На 81-м году жизни умерла Наталья Леонидовна Трауберг. Много последних лет она тяжело, мучительно болела — и продолжала переводить, редактировать чужие переводы: она считала себя ответственной за русского Льюиса и Честертона и до последнего не отказывалась от связанных с ними работ.
Переводчица Льюиса и Честертона — первое, что всегда вспоминают, услышав ее имя, и это звучит совсем в ином смысле, чем, например, «Маршак — переводчик Бернса», а скорее как «распространительница» или «проповедница Льюиса и Честертона». «Честертон был для нас противоядием в 50-е и 60-е годы.

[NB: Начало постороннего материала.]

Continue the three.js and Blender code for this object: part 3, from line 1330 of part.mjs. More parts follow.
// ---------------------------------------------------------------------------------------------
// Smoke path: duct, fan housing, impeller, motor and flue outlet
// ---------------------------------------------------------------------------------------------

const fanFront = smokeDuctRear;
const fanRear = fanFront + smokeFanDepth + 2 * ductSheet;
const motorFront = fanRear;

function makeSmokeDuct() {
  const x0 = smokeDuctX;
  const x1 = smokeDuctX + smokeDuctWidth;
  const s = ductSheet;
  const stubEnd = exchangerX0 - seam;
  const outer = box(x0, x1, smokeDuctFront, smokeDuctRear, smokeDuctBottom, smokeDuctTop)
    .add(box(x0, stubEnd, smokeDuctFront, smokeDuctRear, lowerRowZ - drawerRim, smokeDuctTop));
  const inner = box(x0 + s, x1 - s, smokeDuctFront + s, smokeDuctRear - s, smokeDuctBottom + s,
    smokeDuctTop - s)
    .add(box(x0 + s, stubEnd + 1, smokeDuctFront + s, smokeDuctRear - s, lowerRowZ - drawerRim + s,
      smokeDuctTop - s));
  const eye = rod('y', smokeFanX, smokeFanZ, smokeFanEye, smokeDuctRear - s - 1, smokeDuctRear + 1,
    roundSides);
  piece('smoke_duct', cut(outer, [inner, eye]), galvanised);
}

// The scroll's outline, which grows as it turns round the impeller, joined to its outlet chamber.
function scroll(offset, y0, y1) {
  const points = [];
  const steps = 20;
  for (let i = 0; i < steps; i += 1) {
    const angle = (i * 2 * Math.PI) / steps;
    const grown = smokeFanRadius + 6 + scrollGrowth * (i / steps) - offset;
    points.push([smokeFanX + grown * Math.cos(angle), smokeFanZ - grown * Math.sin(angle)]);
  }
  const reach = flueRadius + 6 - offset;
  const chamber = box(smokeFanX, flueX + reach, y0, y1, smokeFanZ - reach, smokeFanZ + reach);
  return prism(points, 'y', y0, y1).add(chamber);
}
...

Прежде всего, конечно, его апология радости противостояла неизжитому горю. Такое редкое в нашем веке соединение дома и свободы, центростремительного и центробежного, эсхатологической легкости и космической обстоятельности учило нас не кинуться ни „влево“ (что было бы вполне естественным), ни „вправо“, за пределы христианства».
Вот логика ее переводов: этот автор помогал лично мне, помогал моим друзьям — пусть поможет и другим. Она готовила и распространяла противоядие — и для этого надо было не только любить и знать этих христианских писателей, но и тонко и болезненно чувствовать сами яды окружающей жизни: «Слой трогательного, какого-то подросткового добра словно бы исчез к концу 60-х, и обнажилась та страшная толща, которую всегда видело христианство и называли „миром сим“. Самиздатский Льюис десять с лишним лет подряд помогал не утонуть в ней».
Ее переводы были включены в сеть невидимых, точечных взаимодействий, тонких связей, которыми распространяется необходимый людям смысл: «Примерно в 1977 году я перевела „Исследуя скорбь“ Льюиса. Несколько человек его прочитали, и все мы задумались — может ли это быть достоянием самиздата? Странно, но самиздат по сути своей менее корректен и смиренен, чем обычные книги, брошенные всем возможным читателям. И отец Александр Мень взял себе все три экземпляра машинописи, чтобы давать только тем, у кого такое же большое горе». Даже в последние 20 лет, с приходом свободы печати, когда ее переводы вроде бы превратились в «обычные книги, брошенные всем возможным читателям», и в переводах, и в ее предисловиях, и в самом ее облике осталась какая-то интонация «здесь и сейчас», отменявшая безличность книжного рынка, словно она говорила читателю: «Попробуй прочитать — может быть, именно сейчас тебе это подойдет».
Те, кто ее не знал, могут услышать ее голос в недавно собранной книге ее воспоминаний «Сама жизнь». В этом голосе слышны и абсолютная уверенность в своем праве говорить лишь о том, что сам считаешь важным — без малейшей уступки общим мнениям или чужим темам, и полное отсутствие фарисейства — ни грана чувства «я хороший, а другие передо мной виноваты». Вот это сочетание аристократической независимости и христианского смирения и давало особой тон ее словам и мнениям, тому ее пониманию людей, какого никогда не бывает у фарисеев.
Как в ее воспоминаниях почти домашние, на вид случайные фразы повторяются — как они повторялись в течение жизни в ее сознании — и получают силу заповеди («Много раз я писала о том, как отец Станислав сказал моей дочке перед конфирмацией: „Со всеми считайся, туфельки ставь ровно“»), так и она сама со всеми своими интонациями странного нервного ребенка, который вырос в семье благополучного советского кинорежиссера, но которого няня и бабушка привели в церковь, так и она, не теряя этого своего тона странной барышни — по-прежнему в разговоре чуть ли не щебеча, продолжая перескакивать, как при светской болтовне, с пятого на десятое (только это пятое и десятое были все более простые истины: «Надеюсь, не надо доказывать, что советское время было страшным. Эпоха — не явление природы, ее создают люди. Когда искренне пишешь о страшном времени, многие окажутся страшными. Да и не о нем — такие вещи действительно изживаются поколения за три. Я думаю, что они вообще не изживаются, если кто-то не пересечет их, взяв зло на себя, но это другой разговор»), она становилась все прозрачнее, светлее и тверже — напрашивается добавить: как соль.